## Collected data
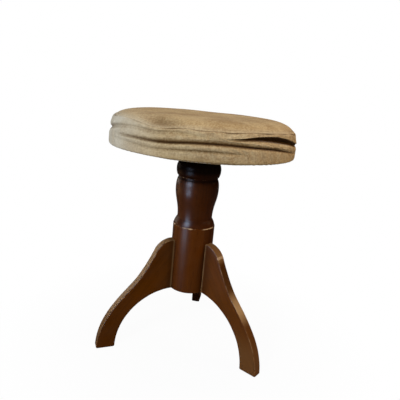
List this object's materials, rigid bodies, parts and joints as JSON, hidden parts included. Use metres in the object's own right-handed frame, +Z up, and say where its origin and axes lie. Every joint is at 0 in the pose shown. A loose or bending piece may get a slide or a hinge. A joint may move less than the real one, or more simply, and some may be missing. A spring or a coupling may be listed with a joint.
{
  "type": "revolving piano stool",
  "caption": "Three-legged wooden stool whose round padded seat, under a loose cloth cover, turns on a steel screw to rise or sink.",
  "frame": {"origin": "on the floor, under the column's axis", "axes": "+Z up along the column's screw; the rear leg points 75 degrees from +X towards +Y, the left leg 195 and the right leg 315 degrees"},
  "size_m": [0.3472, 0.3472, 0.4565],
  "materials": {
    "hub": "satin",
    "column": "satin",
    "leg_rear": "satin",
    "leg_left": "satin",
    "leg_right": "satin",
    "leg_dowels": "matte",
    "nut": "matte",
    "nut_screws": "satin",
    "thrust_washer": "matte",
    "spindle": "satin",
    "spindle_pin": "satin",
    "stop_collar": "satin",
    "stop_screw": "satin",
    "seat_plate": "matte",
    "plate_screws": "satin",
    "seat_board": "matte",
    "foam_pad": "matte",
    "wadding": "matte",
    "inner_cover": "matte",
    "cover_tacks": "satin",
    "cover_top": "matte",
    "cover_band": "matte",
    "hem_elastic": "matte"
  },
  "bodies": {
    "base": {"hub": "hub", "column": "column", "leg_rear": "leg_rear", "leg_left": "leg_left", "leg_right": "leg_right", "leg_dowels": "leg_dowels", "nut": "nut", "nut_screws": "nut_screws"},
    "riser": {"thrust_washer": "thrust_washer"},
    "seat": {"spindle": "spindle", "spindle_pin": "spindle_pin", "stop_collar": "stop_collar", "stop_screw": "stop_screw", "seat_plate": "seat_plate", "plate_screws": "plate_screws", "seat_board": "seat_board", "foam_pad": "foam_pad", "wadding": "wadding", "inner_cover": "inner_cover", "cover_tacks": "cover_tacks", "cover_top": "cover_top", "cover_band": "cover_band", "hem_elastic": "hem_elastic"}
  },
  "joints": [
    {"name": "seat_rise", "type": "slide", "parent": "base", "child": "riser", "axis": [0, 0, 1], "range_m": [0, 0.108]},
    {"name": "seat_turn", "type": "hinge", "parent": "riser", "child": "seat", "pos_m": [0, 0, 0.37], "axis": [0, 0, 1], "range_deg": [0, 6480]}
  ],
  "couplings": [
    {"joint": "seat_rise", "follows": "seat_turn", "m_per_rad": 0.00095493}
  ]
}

## Goal
Take the lines above and print them exactly.

## Written solution
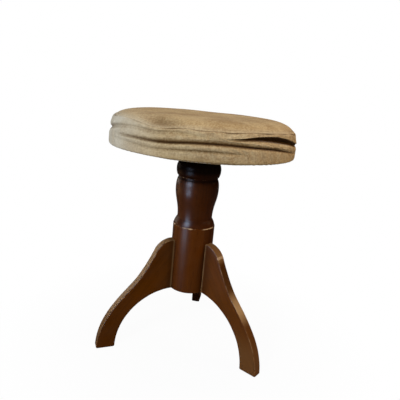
List this object's materials, rigid bodies, parts and joints as JSON, hidden parts included. Use metres in the object's own right-handed frame, +Z up, and say where its origin and axes lie. Every joint is at 0 in the pose shown. A loose or bending piece may get a slide or a hinge. A joint may move less than the real one, or more simply, and some may be missing. A spring or a coupling may be listed with a joint.
{
  "type": "revolving piano stool",
  "caption": "Three-legged wooden stool whose round padded seat, under a loose cloth cover, turns on a steel screw to rise or sink.",
  "frame": {"origin": "on the floor, under the column's axis", "axes": "+Z up along the column's screw; the rear leg points 75 degrees from +X towards +Y, the left leg 195 and the right leg 315 degrees"},
  "size_m": [0.3472, 0.3472, 0.4565],
  "materials": {
    "hub": "satin",
    "column": "satin",
    "leg_rear": "satin",
    "leg_left": "satin",
    "leg_right": "satin",
    "leg_dowels": "matte",
    "nut": "matte",
    "nut_screws": "satin",
    "thrust_washer": "matte",
    "spindle": "satin",
    "spindle_pin": "satin",
    "stop_collar": "satin",
    "stop_screw": "satin",
    "seat_plate": "matte",
    "plate_screws": "satin",
    "seat_board": "matte",
    "foam_pad": "matte",
    "wadding": "matte",
    "inner_cover": "matte",
    "cover_tacks": "satin",
    "cover_top": "matte",
    "cover_band": "matte",
    "hem_elastic": "matte"
  },
  "bodies": {
    "base": {"hub": "hub", "column": "column", "leg_rear": "leg_rear", "leg_left": "leg_left", "leg_right": "leg_right", "leg_dowels": "leg_dowels", "nut": "nut", "nut_screws": "nut_screws"},
    "riser": {"thrust_washer": "thrust_washer"},
    "seat": {"spindle": "spindle", "spindle_pin": "spindle_pin", "stop_collar": "stop_collar", "stop_screw": "stop_screw", "seat_plate": "seat_plate", "plate_screws": "plate_screws", "seat_board": "seat_board", "foam_pad": "foam_pad", "wadding": "wadding", "inner_cover": "inner_cover", "cover_tacks": "cover_tacks", "cover_top": "cover_top", "cover_band": "cover_band", "hem_elastic": "hem_elastic"}
  },
  "joints": [
    {"name": "seat_rise", "type": "slide", "parent": "base", "child": "riser", "axis": [0, 0, 1], "range_m": [0, 0.108]},
    {"name": "seat_turn", "type": "hinge", "parent": "riser", "child": "seat", "pos_m": [0, 0, 0.37], "axis": [0, 0, 1], "range_deg": [0, 6480]}
  ],
  "couplings": [
    {"joint": "seat_rise", "follows": "seat_turn", "m_per_rad": 0.00095493}
  ]
}